Thursday, January 5, 2017

PROTECTING THE GUILTY

Most people who enter the criminal justice system are guilty. And that is how it should be; our law enforcement system would not be worth much if it only arrested guilty people half the time, and the remainder of arrestees were innocent. When I was in law school, one of my professors opined that only half of the people who enter the criminal justice system were guilty of anything. I thought that was a low estimate of the number of innocent people in the justice system then, and still do. It is true that the advent of DNA testing revealed that there are more innocent people convicted than was previously thought. Conviction of the innocent is a serious problem. But so is oppression of the guilty. The question is, who are those guilty people, and how should we treat them?

I’ve learned a lot about who they are from dealing with them for almost 40 years of legal practice. The main thing I’ve learned is that most of the time, there but for the grace of God go I. They are just people. It is easy to think that someone who has killed another person, or robbed a bank, or burglarized a home, or sold drugs, or snatched a purse, must be a different species from me. But she is not. She is just someone who made a wrong choice or a mistake. He likes hot chocolate in the winter and swimming in the summer. He looks out the window of his cell and enjoys watching the farmer let out his cows. My clients worry about their families, their loved ones, even about me. “Drive safe!” they say as I leave the prison—and they mean it!

Prisons these days do little to rehabilitate those who inhabit them.
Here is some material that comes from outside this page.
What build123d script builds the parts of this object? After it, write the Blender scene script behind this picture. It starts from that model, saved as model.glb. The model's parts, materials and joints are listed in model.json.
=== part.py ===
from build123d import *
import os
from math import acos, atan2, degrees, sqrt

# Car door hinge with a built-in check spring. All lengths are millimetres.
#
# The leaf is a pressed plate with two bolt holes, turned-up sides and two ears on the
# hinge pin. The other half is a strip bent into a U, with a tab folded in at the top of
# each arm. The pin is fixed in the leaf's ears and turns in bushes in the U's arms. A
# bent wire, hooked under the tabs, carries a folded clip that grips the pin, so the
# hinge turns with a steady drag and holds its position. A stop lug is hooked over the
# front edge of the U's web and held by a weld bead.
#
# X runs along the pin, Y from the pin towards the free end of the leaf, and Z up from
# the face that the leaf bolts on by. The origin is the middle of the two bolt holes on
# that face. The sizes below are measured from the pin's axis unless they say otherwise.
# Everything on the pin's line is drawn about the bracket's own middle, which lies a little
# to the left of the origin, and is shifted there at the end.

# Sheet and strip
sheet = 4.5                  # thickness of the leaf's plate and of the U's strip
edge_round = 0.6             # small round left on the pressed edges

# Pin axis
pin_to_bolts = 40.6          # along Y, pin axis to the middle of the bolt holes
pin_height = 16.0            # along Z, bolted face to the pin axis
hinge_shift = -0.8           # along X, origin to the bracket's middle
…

But the one gift they can give is unstructured time, which can allow those who are so inclined to rehabilitate themselves through prayer, study, and consideration of those they have hurt. Given the lack of foundation many of them experienced in early life, that happens more often than I, at least, would expect.


So, why should we protect the guilty? Here are some important reasons.

1. If we want to enforce moral and legal imperatives, we should abide by them.


2. We are all guilty and all members of the human family.


3. If we take shortcuts to convict the guilty, we run the risk of convicting the innocent.


4. If the guilty feel they have been treated with fairness and compassion, they are more likely to be rehabilitated.


In future posts, I will examine each of these principles individually. But for the present, it is sufficient to say that the criminal justice system exists, and should function, to protect the guilty as well as the innocent.